また少し言語学の知識を援用したいのだが、一般に比喩といわれているものは、直喩と暗喩とに分けられる。直喩とは、「君はライオンのようだ」にあるように、「~のようだ」という言葉が付いているものである。譬えであるということが、この「~ようだ」という言葉からすぐわかるので、「直喩」という。暗喩とは、メタファーに代表されるものであるが、「君はライオンだ。」これが暗喩(メタファー)である。もう少し難しい話にお付き合いいただきたいが、暗喩には、メタファー(metaphor), メトニミー(metonymy)(換喩)、シネクドキ(synecdoche)(提喩)の3種類がある。metaphorは、あるものを類似性に立脚して別のものでたとえる方法(君はライオンだ)、metonymyは「隣接関係」に立脚しており、たとえば、「永田町界隈が騒がしい」などという表現で使われる「永田町」は、永田町にある政治の中枢(国会議事堂)を指す。synecdocheは「部分と全体の関係」「種と類の関係」といわれるが、あるものをそれが属するより大きな全体でたとえる方法(英語で海のことをwartersと表現する場合)である。
では、民生氏のよく使われる言葉「花」に戻ろう。「花」はsynecdocheである。古来より、日本人が「花」というと、それは「桜」を指していた。つまり、「花」が“類”で「桜」が“種”である。紀貫之の短歌がその代表例である。
ひさかたの 光のどけき 春の日に しずこころなく 花の散るらむ
長い間日本人にとって「花」=「桜」という図式は定着したものだった。
しかし、民生氏の歌詞に出てくる「花」で、「桜」を指していると思われるものはない。民生氏は、ご自身の楽曲「野ばら」や、くるりの「ばらの花」をカバーされていることからも推察できるように、「花」=「薔薇」とお考えだと思う。では、なぜ民生氏にとって、「花」は「桜」ではなく「薔薇」なのだろうか。
ここで、爆笑問題の太田光氏と中沢新一氏との共著「憲法第9条を世界遺産に」(集英社新書)から、太田氏の桜と薔薇に関する興味深い考察を取り上げてみたいと思う。
太田氏は、この本の中で、坂口安吾の「桜の森の満開の下」を例にとり、「桜というのは、根元に死体を隠しているかもしれないと思わせるような狂気を含んでいるが、その狂気を隠し、一斉に咲き誇る幻想的な光景で人を狂気に導く、恐ろしい花だ」というようなことを述べられている。それに対して、「薔薇は、同じ花でも、とげがあることを隠していない。そういう点で潔い。僕は桜より薔薇が好きだ。
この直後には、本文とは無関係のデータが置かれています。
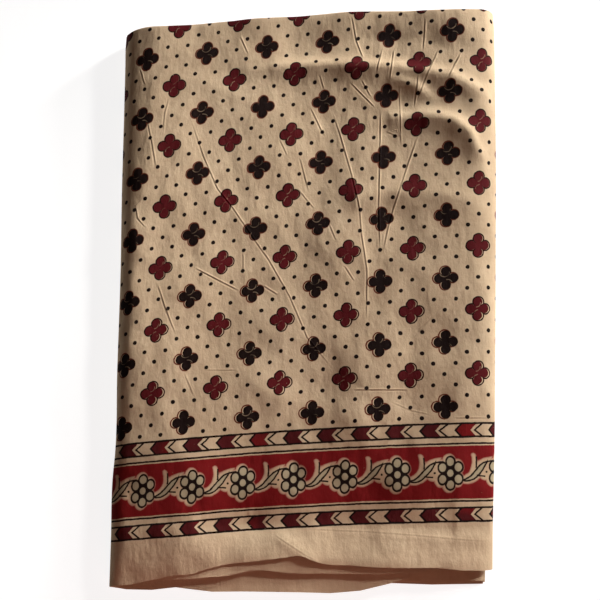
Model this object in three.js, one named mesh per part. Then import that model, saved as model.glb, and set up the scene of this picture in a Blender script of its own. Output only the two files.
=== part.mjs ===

」ということをおっしゃっている。
民生氏の楽曲でも、「花」は『花になる』の歌詞から見てとれるように、決して桜ではない。
魂の男 野に咲く花になる
魂の男 太陽が照らす
最強の花に 究極の太陽に
(『花になる』 『E』2002)
桜は、一瞬にあでやかに咲き、刹那の美しさを私たちに与え、一斉に散っていく。これは、あることに国民全体が一瞬で熱狂し、ブームが去ればすぐ醒めるという日本人の精神性に非常に合致している花だといえるだろう。もちろん昔の人びとは、盛者必衰といったむなしさをこの花に見て取ったことも否定はできないが。
それに対して、「荒野に咲く花」は決して群れて咲くことはない。イメージは一輪で荒野にしっかり立って咲いている薔薇である。
民生氏の楽曲に通奏低音のように流れている哲学、そこから推察される彼の信条は、「人に安易に同調せず、自分の信念を貫き通す」というものなのではないだろうか。このことから考えると、やはり「桜」では、イメージに合わないのはお分かりだろう。
民生氏の革新的な企画「ひとりカンタビレ」、これは、民生氏が自宅でされている「宅録」をステージの上で公開し、ドラム、ベース、ギター、タンバリンの演奏、ボーカルをすべてひとりで行い、さらにはミックスダウンも氏が行ったうえで、3時間半のうちに1曲を完成させてしまうという驚くべきものであったが、このような企画を立て、実行に移すには、一体どれだけの技術、労力、才能が必要なのか、想像ができないくらいである。このような企画を実現してしまうのは、やはり、民生氏が「自分の才能と演奏技術のみをよりどころにして勝負する」という決意を持っていらっしゃるからだと思う。民生氏は、決してそれを声高に言う方ではない。だが、彼の舞台上でのパフォーマンスは、まさに「荒野に咲く一輪の薔薇」の潔さを私たちに連想させる。そして、その決意の確かさに私たちは圧倒され、深い感動を覚えるのであろう。